Noting that implementation has been challenging, the report said many African countries and other developing countries lacked the resources and capabilities to dedicate to curbing illicit financial flows.

Furthermore, the delay of many advanced economies in fully committing to these initiatives has prevented full transparency and contributed to the continuation of harmful tax practices.

While stopping illicit outflows of capital before they happen is important, the new report said repatriating funds that had been smuggled out could also be an important tool to solidify the domestic resource base of African countries.

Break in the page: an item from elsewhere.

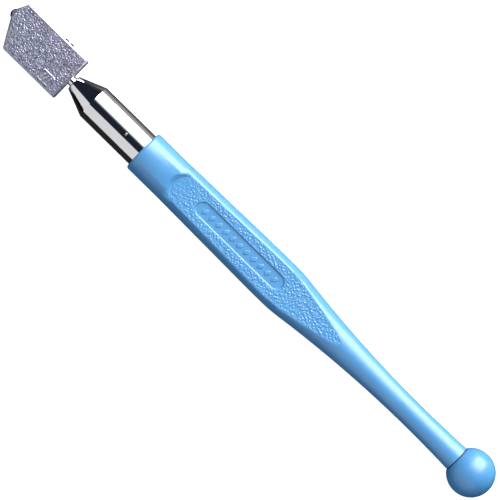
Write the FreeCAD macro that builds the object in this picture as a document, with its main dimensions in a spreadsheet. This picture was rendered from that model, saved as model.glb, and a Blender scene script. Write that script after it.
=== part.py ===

“In fact, just last month, the U.S. and the British dependency of Jersey agreed with Nigeria to repatriate more than $300 million stolen by Nigeria’s former military ruler General Sani Abacha. Challenges to repatriation efforts are numerous, however. Many developing countries lack the judicial capacity necessary to produce legitimate requests for asset recovery.

“Moreover, differences in legislation between the place where money is laundered and the place where the theft occurs are a hindrance to asset recovery. In addition, there can be a lack of cooperation from developed economies when asked for funds recovery. Overall, more needs to be done both to repatriate funds and to halt financial flows before they exit countries,” the report said.